When it was mentioned that their framework included Hell, I considered it an additional piece of information that fleshed out what I already knew. I have no problem with it.

My take: except for the details of Marble Eyes the demon, the things that are hunted on Supernatural have been pretty mundane: human-mayhem; dead person-mayhem; combination of the two. For values of "mayhem" that are depraved or antisocial or insane, but not black-hat, twirly-mustache, hand-drywashing kind of Evil.

This leads me to certain basic story expectations. (Stage 1)

Add on Marble Eyes and his related mayhem: this graduates us to a considerably more potent and "mine is an evil laugh" Evil, especially as we learn facts about possession, exorcism, self-protection.

Okay, we'd known Marble Eyes was a dangling plot thread from the start; that's a legitimate expansion of the universe. (Stage 2)

Last week on the show we learned that Evil has a newsletter, and presumably a water-cooler and a break room and somebody who steals other people's lunches. Evil gossips one to the next, and Marble Eyes is not the exception in power-terms but the rule. There is a whole class of demons way above and beyond anything the Winchesters have demonstrated competence to handle. And, oh by the way, Hell is a real place where people can be damned to, or anyway they can end up there via unnatural means. Call this Stage 3.
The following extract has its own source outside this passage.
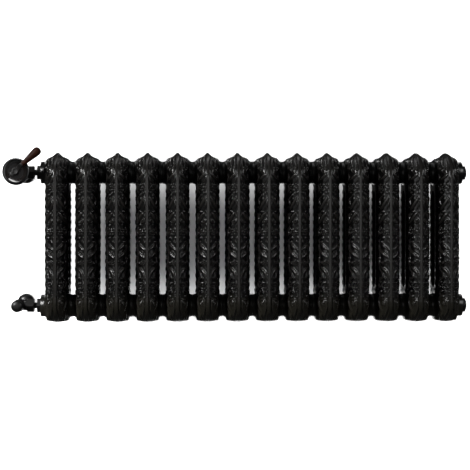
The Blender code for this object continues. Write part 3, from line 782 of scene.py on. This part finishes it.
def build_unions():
    for prefix, centre in (("valve", UPPER), ("lockshield", LOWER)):
        node_name = f"{prefix}_union_nut"
        lo, hi = (v.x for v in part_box(node_name))
        start, end = (lo - centre.x) / MM, (hi - centre.x) / MM
        bores = [(end, 10.0), (end, 8.4), (end - 5, 8.4), (end - 5, 13), (start, 13)]
        nut = Piece()
        nut.turned(hex_profile(NUT_CORNER, start, end, bores), ALONG_X, 0.3, True, HEX_SIDES,
                   radius=hexagon(NUT_CORNER, start, end, 13.5))
        nut.build(f"{prefix}_nut", centre, ["nut"], "radiator", [node_name], 26)


def build_bodies():
    rear = [(5, 16.5), (-9, 16.5), (-16, 14), (-22, 14), (-22, 15.5), (-34, 15.5), (-34, 8.3), (-14, 8.3),
            (-14, 6), (-9, 6), (-9, 9)]
    arm = [(10, 6), (10, 10.5), (17, 10.5), (17, 12.6), (30, 12.6), (30, 6)]
    fronts = (("valve_body", UPPER, [(24, 9), (24, 14), (11, 14)], []),
              ("lockshield_body", LOWER, [(30, 4.3), (30, 11.3), (16, 11.3), (14, 14)], [(12, 9), (12, 4.3)]))
    for name, centre, front, bore in fronts:
        body = Piece()
        body.turned(front + rear + bore, FORWARD, 1.4, True)
        body.turned(arm, ALONG_X, 0.8, True)
        body.build(f"{name}_casting", centre, ["valve"], "radiator", [name])


def build_bonnet():
    bonnet = Piece()
    start, end = BONNET_HEX
    bonnet.turned(hex_profile(BONNET_CORNER, start, end, [(end, 6), (end, 4.3), (start, 4.3)]), FORWARD, 0.3,
                  True, HEX_SIDES, radius=hexagon(BONNET_CORNER, start, end, 8.0))
    sleeve = [(11.3, 4.3), (11.3, 8.7), (33, 8.7), (36, 9), (52, 9), (52, 6), (57, 6), (57, 4.3)]
    bonnet.turned(sleeve, FORWARD, 0.5, True)
    bonnet.build("bonnet", UPPER, ["nut"], "radiator", ["valve_bonnet"], 26)


def build_dial():
    """The dial: a polished rim and back, a dull disc in the middle and a polished dish between them."""
    back, dish, disc = 54, 28.7, 20.3
    profile = [(52.3, 6.3), (52.3, 33), (55.3, 36), (59, 36), (61, 33.5), (60.6, 28.6), (55.4, 20.6),
               (55.3, 6.3)]
    dial = Piece()
    dial.turned(profile, FORWARD, 1.5, True, 120)
    for i, face in enumerate(dial.faces):
        r = sum(math.hypot(dial.verts[v][0], dial.verts[v][2]) for v in face) / len(face)
        ahead = -sum(dial.verts[v][1] for v in face) / len(face)
        dial.mats[i] = 0 if ahead < back or r > dish else 2 if r > disc else 1
    mats = ["dial_rim", "dial_face", "dial_dish"]
    return dial.build("dial", UPPER, mats, "radiator", ["valve_dial"])


def blade_ring(along, ahead, wide, thick):
    """Points round one station of the lever's rounded blade."""
    ring = []
    for i in range(BLADE_SIDES):
        a = 2 * math.pi * i / BLADE_SIDES
        c, s = math.cos(a), math.sin(a)
        w = wide * math.copysign(abs(c) ** 0.6, c)
        t = thick * math.copysign(abs(s) ** 0.6, s)
        ring.append(LEVER_WAY @ Vector((along, 0, w)) + Vector((0, -(ahead + t), 0)))
    return ring


def build_lever():
    """The metal arm: a hub over the dial, a cranked blade and the tang inside the grip."""
    hub = [(75, 0), (75, 4.3), (57.5, 4.3), (57.5, 10), (76.6, 10), (78.5, 8), (78.5, 5), (76.6, 4.4),
           (76.6, 0)]
    lever = Piece()
    lever.turned(hub, FORWARD, 0.7)
    stations = curve_points([(-17.5, 70, 0.3, 0.3), (-17.3, 70, 3.0, 1.8), (-14.5, 70, 5.8, 3),
                             (-9, 70, 7.6, 3.5), (0, 70.2, 8.2, 3.6), (9, 71.8, 7.4, 3.6),
                             (15, 75.2, 6.6, 3.9), (20, 79.8, 6.2, 4.5), (23.5, 81.6, 6.0, 5.0),
                             (25.8, GRIP_AHEAD, 5.9, 5.2)], 5)
    rings = [(blade_ring(*station), BLADE_WEAR) for station in stations]
    ends = [([sum(rings[k][0], Vector()) / BLADE_SIDES], BLADE_WEAR) for k in (0, -1)]
    lever.rings([ends[0]] + rings + [ends[1]])
    tang = Piece()
    tang.turned([(21, 0), (21, 2.5), (70, 2.5), (70, 0)], LEVER_WAY, 0.3, segments=24)
    start = len(lever.verts)
    lever.verts += [v + Vector((0, -GRIP_AHEAD, 0)) for v in tang.verts]
    lever.faces += [tuple(i + start for i in f) for f in tang.faces]
    lever.relief += tang.relief
    lever.mats += tang.mats
    return lever.build("lever", UPPER, ["lever"], "lever", ["valve_lever"])


def build_grip():
    """The wooden grip, turned about the lever's own line and bored for the tang."""
    outline = curve_points([(26.3, 6.2), (30, 6.5), (36, 7.0), (50, 8.5), (63, 10.2), (70, 11.1), (75, 11.4),
                            (80, 11.0), (84, 9.1), (86.5, 6.0), (87.7, 2.6), (87.9, 0.05)], 4)
    bore = [(71, 0), (71, 2.8), (26.3, 2.8), (26.3, 5.9)]
    grip = Piece()
    grip.turned(bore + [tuple(p) for p in outline] + [(88, 0)], LEVER_WAY, 0.15, segments=64)
    centre = UPPER + Vector((0, -GRIP_AHEAD * MM, 0))
    return grip.build("grip", centre, ["wood"], "lever", ["valve_grip"])


def build_cap():
    profile = [(43, 0), (41, 11.6), (18, 11.6), (18, 14.8), (19.2, 16), (23, 16), (23.6, 15.3), (24.8, 15.3),
               (25.4, 16), (38, 15.9), (42, 14.8), (45.4, 12), (47.3, 7.4), (48, 0)]
    cap = Piece()
    cap.turned(profile, FORWARD, 1.2)
    cap.build("cap", LOWER, ["cap"], "cap", ["lockshield_cap"])


def build_wall_tubes():
    for prefix, centre in (("valve", UPPER), ("lockshield", LOWER)):
        wall = -centre.y / MM
        dome = [(14, 8), (13.6, 11), (12, 15.5), (9, 19.6), (5, 22.6), (1.5, 23.5), (0, 23.5), (0, 6.5)]
        tube = Piece()
        tube.turned([(-14.3, 6.5), (-14.3, 8)] + [(out - wall, r) for out, r in dome], FORWARD, 1.0, True)
        tube.build(f"{prefix}_tube", centre, ["valve"], "radiator", [f"{prefix}_wall_tube"])


def build_fittings():
    """Reducing bushings in the left end section and blank plugs in the right one."""
    for level, z in (("upper", UPPER.z), ("lower", LOWER.z)):
        name = f"bushing_{level}"
        lo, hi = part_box(name)
        length = (hi.x - lo.x) / MM
        head = 9.7
        shank = [(head, SHANK), (length, SHANK), (length, 8.1), (0, 8.1)]
        bushing = Piece()
        bushing.turned(hex_profile(FITTING_CORNER, 0, head, shank), ALONG_X, 0.3, True, HEX_SIDES,
                       radius=hexagon(FITTING_CORNER, 0, head, SHANK + 0.2))
        bushing.build(f"{name}_piece", (lo.x, MID_Y, z), ["fitting"], "radiator", [name], 26)
        name = f"plug_{level}"
        lo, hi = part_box(name)
        length = (hi.x - lo.x) / MM
        start, end = length - 12, length - 3
        shank = [(start + 1, 0), (start + 1, 11), (0, 11), (0, SHANK), (start, SHANK)]
        head = hex_profile(FITTING_CORNER, start, end, [(end, 12), (length, 12), (length, 0)])
        plug = Piece()
        plug.turned(shank + head, ALONG_X, 0.3, False, HEX_SIDES,
                    radius=hexagon(FITTING_CORNER, start, end, SHANK + 0.2))
        plug.build(f"{name}_piece", (lo.x, MID_Y, z), ["fitting"], "radiator", [name], 26)


build_unions()
build_bodies()
build_bonnet()
DIAL = build_dial()
LEVER = [build_lever(), build_grip()]
build_cap()
build_wall_tubes()
build_fittings()

# the CAD pieces that show as they are
NODE_MATERIALS = {"nipple": "iron", "valve_tail": "valve", "lockshield_tail": "valve",
                  "valve_spindle": "steel", "lockshield_spindle": "steel"}
for name, obj in frame["nodes"].items():
    for prefix, mat in NODE_MATERIALS.items():
        if name.startswith(prefix):
            for material_slot in obj.material_slots:
                material_slot.material = MATS[mat]


# ---------------------------------------------------------------- scene, in metres

FLOOR_Z = CAD_BOX[0][2] - 0.12       # a low floor under the wall-hung radiator
WALL_Y = 0.002                       # just behind the rosettes
STAGE_REACH, WALL_TOP = 4, 3.5
PAPER = (0.9, 0.9, 0.9)
WORLD_GLOW = 0.035                   # light of the white surroundings on the object
MIDDLE = (0, MID_Y, 0.18)
BEHIND = (-0.1, 0, 0.18)             # on the wall, behind the middle of the radiator

# Lamps: name, place, target, width, watts and, if oblong, height
KEY_LAMP = ("key_left", (-2.1, -2.1, 1.25), MIDDLE, 0.42, 78)
RADIATOR_LAMPS = [
    ("front_card", (0.25, -4.6, 0.55), MIDDLE, 2.6, 11, 1.0),
    ("fill_right", (2.6, -2.2, 1.5), MIDDLE, 0.8, 24),
    ("overhead", (-0.3, 0.1, 2.3), (0, MID_Y, 0.3), 2.2, 6, 0.5),
    ("rear_left", (-2.1, 2.1, 1.9), MIDDLE, 0.7, 20),
    ("rear_right", (2.1, 2.2, 1.9), MIDDLE, 0.8, 7),
    ("rear_card", (0.3, 3.0, -0.75), MIDDLE, 1.2, 10),
]
DIAL_LAMP = ("dial_glint", (-0.95, -0.95, 2.0), (-0.95, UPPER.y, UPPER.z), 2.7, 80, 0.8)
STAGE_LAMP = ("stage_wash", (-0.1, -4.2, 0.5), (-0.1, 0, 0.2), 4.0, 200, 2.6)
WALL_LAMPS = [
    ("wall_wash_top", (-0.1, -1.9, 2.0), BEHIND, 3.4, 60, 1.0),
    ("wall_wash_low", (-0.1, -1.9, -1.64), BEHIND, 3.4, 60, 1.0),
    ("wall_wash_left", (-3.0, -1.6, 0.2), (-0.5, 0, 0.18), 0.6, 170),
    ("wall_wash_right", (1.6, -2.6, 0.2), (0.4, 0, 0.18), 1.2, 40),
]
FLOOR_LAMPS = [
    ("floor_wash", (-0.1, -1.5, 2.4), (-0.1, -0.6, -0.16), 4.0, 600, 2.0),
    ("floor_wash_rear", (-0.1, 3.4, 1.2), (-0.1, 0.8, -0.1), 4.0, 400, 1.5),
]

CAMERA_PLACE = (-0.187, MID_Y - 3.2, 0.206)
CAMERA_TURN = math.radians(1.395)    # to the right of straight ahead
LENS, SENSOR = 91.2, 36              # millimetres
SHIFT_X, SHIFT_Y = 0.05, -0.0138


def area_light(name, place, target, width, watts, height=None):
    data = bpy.data.lights.new(name, "AREA")
    data.energy, data.size = watts, width
    if height:
        data.shape, data.size_y = "RECTANGLE", height
    light = bpy.data.objects.new(name, data)
    light.location = place
    light.rotation_euler = (Vector(target) - Vector(place)).to_track_quat("-Z", "Y").to_euler()
    bpy.context.collection.objects.link(light)
    return light


def link_light(lamp, objects, state="INCLUDE", role="receiver"):
    """Limit a lamp to the given objects, keep it off them, or let it pass through them."""
    group = bpy.data.collections.new(f"{lamp.name}_{role}s")
    for obj in objects:
        group.objects.link(obj)
    for member in group.collection_objects:
        member.light_linking.link_state = state
    setattr(lamp.light_linking, f"{role}_collection", group)


def stage_sheet(name, corners, mat):
    """A sheet of the stage: it shows behind the object but neither lights nor shades it."""
    mesh = bpy.data.meshes.new(name)
    mesh.from_pydata(corners, [], [(0, 1, 2, 3)])
    mesh.materials.append(mat)
    obj = bpy.data.objects.new(name, mesh)
    bpy.context.collection.objects.link(obj)
    obj.visible_diffuse = obj.visible_glossy = obj.visible_shadow = False
    return obj


def one_sided(mat):
    """Seen from its front only, so that the back of the radiator stays in view."""
    tree = mat.node_tree
    mix = tree.nodes.new("ShaderNodeMixShader")
    clear = tree.nodes.new("ShaderNodeBsdfTransparent")
    facing = tree.nodes.new("ShaderNodeNewGeometry")
    out = tree.nodes["Material Output"]
    tree.links.new(facing.outputs["Backfacing"], mix.inputs["Fac"])
    tree.links.new(tree.nodes["Principled BSDF"].outputs["BSDF"], mix.inputs[1])
    tree.links.new(clear.outputs["BSDF"], mix.inputs[2])
    tree.links.new(mix.outputs["Shader"], out.inputs["Surface"])
    return mat


def make_stage():
    near, far = -STAGE_REACH, STAGE_REACH
    floor = stage_sheet("floor", [(near, near, FLOOR_Z), (far, near, FLOOR_Z), (far, far, FLOOR_Z),
                                  (near, far, FLOOR_Z)], paper("floor_paper", PAPER))
    wall = stage_sheet("wall", [(far, WALL_Y, FLOOR_Z), (far, WALL_Y, WALL_TOP), (near, WALL_Y, WALL_TOP),
                                (near, WALL_Y, FLOOR_Z)], one_sided(paper("wall_paper", PAPER)))
    return floor, wall


def make_world():
    """White to the camera, and a faint glow on everything else."""
    world = bpy.data.worlds.new("studio")
    bpy.context.scene.world = world
    world.use_nodes = True
    tree = world.node_tree
    back = tree.nodes["Background"]
    back.inputs["Color"].default_value = (1, 1, 1, 1)
    path = tree.nodes.new("ShaderNodeLightPath")
    tree.links.new(map_range(tree, path.outputs["Is Camera Ray"], WORLD_GLOW, 1.0), back.inputs["Strength"])


def make_lamps(floor, wall):
    """Lamps for the radiator, one for the dial alone, and the rest for the floor and the wall."""
    key = area_light(*KEY_LAMP)
    others = [area_light(*lamp) for lamp in RADIATOR_LAMPS]
    glint = area_light(*DIAL_LAMP)
    link_light(area_light(*STAGE_LAMP), (floor, wall))
    for lamp in WALL_LAMPS:
        link_light(area_light(*lamp), (wall,))
    for lamp in FLOOR_LAMPS:
        link_light(area_light(*lamp), (floor,))
    link_light(glint, (DIAL,))
    link_light(glint, LEVER, "EXCLUDE", "blocker")
    link_light(key, (floor, wall, DIAL), "EXCLUDE")
    for lamp in others:
        link_light(lamp, (floor, wall), "EXCLUDE")


def make_camera():
    scene = bpy.context.scene
    cam = bpy.data.cameras.new("camera")
    cam.sensor_width = SENSOR
    cam.lens = LENS
    cam.shift_x, cam.shift_y = SHIFT_X, SHIFT_Y
    obj = bpy.data.objects.new("camera", cam)
    obj.location = CAMERA_PLACE
    obj.rotation_euler = (math.radians(90), 0, -CAMERA_TURN)
    bpy.context.collection.objects.link(obj)
    scene.camera = obj
    scene.view_settings.view_transform = "Standard"
    scene.view_settings.look = "None"


make_world()
make_lamps(*make_stage())
make_camera()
From Stages 1 to 2, I don't have a problem, really. It's development/expansion of the universe in a way I can handle. From Stages 2 to 3, I suddenly need a lot more metatext to assimilate that universe into the show I've been watching these several months. I need to know on what basis humans end up in Hell; whether they are judged or can only end up there if they're really crappy at bargaining; whether the ones that don't end up in Hell are in Heaven, or someplace else; whether the Evil breakroom has a magical counterpart in Good.

In short, I thought I had enough cues to tell me what kind of universe I was dealing with, up through Stage 2. Or anyway, I knew what to expect out of the show. At Stage 3, I no longer know what kind of universe it is, and that bugs me.

This is what ita is describing above.